Your task is to filter the data below down to the lines holding "with".

* _Data excerpt_
☆ ☆ ☆ ☆ ☆ ☆ ☆

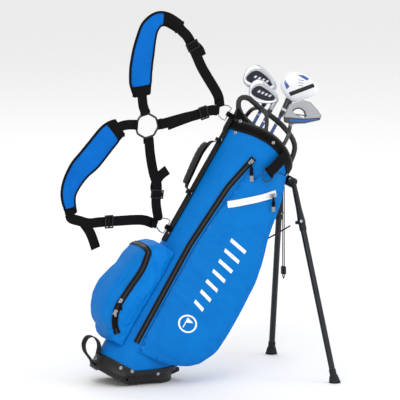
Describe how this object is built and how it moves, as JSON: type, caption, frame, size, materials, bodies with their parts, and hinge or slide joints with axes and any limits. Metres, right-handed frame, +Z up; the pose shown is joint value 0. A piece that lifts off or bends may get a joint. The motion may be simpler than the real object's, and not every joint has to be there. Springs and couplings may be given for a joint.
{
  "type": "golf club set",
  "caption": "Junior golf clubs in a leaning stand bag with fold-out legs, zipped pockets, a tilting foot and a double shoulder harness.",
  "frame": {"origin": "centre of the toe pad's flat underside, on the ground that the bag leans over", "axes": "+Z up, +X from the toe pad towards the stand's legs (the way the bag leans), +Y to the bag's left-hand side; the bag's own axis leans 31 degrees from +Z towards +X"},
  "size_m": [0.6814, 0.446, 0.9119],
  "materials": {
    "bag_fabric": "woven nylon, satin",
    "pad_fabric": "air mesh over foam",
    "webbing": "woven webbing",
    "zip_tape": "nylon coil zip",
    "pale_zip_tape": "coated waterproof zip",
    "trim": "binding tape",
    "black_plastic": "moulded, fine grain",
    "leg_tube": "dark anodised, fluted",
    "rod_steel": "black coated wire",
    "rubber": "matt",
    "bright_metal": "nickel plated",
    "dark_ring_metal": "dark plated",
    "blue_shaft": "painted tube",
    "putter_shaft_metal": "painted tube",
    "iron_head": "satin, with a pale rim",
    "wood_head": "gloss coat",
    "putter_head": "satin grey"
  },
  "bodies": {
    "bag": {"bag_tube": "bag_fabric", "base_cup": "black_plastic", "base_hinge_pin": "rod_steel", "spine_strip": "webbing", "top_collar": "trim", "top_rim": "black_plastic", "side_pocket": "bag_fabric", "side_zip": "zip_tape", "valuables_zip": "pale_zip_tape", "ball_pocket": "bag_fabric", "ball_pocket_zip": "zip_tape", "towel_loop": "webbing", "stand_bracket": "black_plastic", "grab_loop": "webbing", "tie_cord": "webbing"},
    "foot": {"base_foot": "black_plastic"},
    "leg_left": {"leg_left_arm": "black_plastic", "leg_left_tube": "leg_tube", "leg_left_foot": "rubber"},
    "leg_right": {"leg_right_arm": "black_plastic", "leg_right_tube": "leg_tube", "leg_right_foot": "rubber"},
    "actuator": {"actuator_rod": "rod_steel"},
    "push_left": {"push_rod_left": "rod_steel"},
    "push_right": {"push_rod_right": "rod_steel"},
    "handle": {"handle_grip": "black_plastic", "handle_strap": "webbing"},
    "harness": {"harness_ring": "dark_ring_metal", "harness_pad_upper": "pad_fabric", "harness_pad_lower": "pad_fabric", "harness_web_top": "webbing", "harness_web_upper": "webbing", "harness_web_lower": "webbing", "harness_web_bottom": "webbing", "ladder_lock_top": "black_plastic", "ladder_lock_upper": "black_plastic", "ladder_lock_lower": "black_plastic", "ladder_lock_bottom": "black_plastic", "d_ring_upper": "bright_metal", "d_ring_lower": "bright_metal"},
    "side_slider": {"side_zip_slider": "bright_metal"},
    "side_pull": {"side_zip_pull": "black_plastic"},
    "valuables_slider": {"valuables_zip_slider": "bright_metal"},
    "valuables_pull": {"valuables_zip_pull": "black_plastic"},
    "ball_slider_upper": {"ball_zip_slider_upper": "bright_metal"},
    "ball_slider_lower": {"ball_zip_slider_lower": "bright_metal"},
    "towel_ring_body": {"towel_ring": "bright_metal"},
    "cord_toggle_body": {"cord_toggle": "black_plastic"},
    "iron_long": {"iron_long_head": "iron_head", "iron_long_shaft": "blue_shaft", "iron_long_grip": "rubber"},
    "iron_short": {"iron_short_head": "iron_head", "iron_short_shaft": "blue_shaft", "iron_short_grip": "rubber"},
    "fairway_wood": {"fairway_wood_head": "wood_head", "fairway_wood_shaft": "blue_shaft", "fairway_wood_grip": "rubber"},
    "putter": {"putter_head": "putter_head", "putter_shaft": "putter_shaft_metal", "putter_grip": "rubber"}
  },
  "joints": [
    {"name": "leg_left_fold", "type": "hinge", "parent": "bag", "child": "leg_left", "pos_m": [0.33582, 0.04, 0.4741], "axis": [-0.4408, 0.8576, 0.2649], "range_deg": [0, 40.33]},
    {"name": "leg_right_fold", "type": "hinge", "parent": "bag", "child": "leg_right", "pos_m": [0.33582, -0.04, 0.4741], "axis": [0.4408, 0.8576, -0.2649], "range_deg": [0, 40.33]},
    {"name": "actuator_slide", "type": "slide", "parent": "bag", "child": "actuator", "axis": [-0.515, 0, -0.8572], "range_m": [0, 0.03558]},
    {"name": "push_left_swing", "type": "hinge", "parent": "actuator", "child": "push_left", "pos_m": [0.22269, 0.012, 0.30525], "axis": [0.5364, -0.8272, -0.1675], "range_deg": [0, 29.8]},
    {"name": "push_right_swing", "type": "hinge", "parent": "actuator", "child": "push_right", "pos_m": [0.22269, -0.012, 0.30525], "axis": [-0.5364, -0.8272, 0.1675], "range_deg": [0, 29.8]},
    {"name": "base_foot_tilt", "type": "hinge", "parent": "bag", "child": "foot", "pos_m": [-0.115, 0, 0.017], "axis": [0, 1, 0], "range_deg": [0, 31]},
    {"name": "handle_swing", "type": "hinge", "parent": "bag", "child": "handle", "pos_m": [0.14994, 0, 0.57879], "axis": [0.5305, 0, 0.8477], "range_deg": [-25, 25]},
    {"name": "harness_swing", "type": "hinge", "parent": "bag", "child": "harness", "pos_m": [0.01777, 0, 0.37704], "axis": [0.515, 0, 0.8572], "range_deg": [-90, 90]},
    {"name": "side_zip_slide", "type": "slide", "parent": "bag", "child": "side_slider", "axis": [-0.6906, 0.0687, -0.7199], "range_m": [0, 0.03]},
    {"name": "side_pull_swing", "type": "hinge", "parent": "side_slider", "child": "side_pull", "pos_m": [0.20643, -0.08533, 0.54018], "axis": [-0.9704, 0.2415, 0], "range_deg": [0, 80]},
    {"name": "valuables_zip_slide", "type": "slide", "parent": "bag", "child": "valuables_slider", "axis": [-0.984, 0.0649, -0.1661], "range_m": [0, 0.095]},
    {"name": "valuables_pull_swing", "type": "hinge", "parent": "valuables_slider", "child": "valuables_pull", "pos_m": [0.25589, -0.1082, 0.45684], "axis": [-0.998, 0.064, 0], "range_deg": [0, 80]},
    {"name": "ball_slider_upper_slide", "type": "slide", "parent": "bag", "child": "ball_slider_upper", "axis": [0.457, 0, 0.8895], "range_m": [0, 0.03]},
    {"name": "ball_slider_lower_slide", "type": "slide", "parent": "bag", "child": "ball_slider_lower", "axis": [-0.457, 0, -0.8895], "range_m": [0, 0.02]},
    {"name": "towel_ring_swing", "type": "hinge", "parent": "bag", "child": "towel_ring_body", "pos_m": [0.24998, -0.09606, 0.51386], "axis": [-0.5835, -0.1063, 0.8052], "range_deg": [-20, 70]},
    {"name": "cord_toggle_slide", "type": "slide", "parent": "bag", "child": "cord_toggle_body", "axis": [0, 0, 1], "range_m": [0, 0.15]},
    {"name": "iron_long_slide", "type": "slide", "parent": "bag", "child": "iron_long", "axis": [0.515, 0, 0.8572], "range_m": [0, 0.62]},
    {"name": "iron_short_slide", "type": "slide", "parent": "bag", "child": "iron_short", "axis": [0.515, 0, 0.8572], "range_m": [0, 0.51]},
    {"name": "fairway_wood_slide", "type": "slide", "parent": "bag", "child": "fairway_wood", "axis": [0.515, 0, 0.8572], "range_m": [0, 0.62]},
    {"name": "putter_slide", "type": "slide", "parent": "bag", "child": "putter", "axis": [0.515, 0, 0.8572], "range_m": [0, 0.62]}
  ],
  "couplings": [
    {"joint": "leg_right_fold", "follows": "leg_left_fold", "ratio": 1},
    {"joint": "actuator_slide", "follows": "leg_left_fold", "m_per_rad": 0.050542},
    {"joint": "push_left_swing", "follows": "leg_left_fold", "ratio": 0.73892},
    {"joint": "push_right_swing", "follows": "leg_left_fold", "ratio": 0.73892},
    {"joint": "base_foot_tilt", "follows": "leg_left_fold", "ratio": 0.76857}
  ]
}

☆ ☆ ☆ ☆ ☆ ☆ ☆

* _The result_
Describe how this object is built and how it moves, as JSON: type, caption, frame, size, materials, bodies with their parts, and hinge or slide joints with axes and any limits. Metres, right-handed frame, +Z up; the pose shown is joint value 0. A piece that lifts off or bends may get a joint. The motion may be simpler than the real object's, and not every joint has to be there. Springs and couplings may be given for a joint.
  "caption": "Junior golf clubs in a leaning stand bag with fold-out legs, zipped pockets, a tilting foot and a double shoulder harness.",
    "iron_head": "satin, with a pale rim",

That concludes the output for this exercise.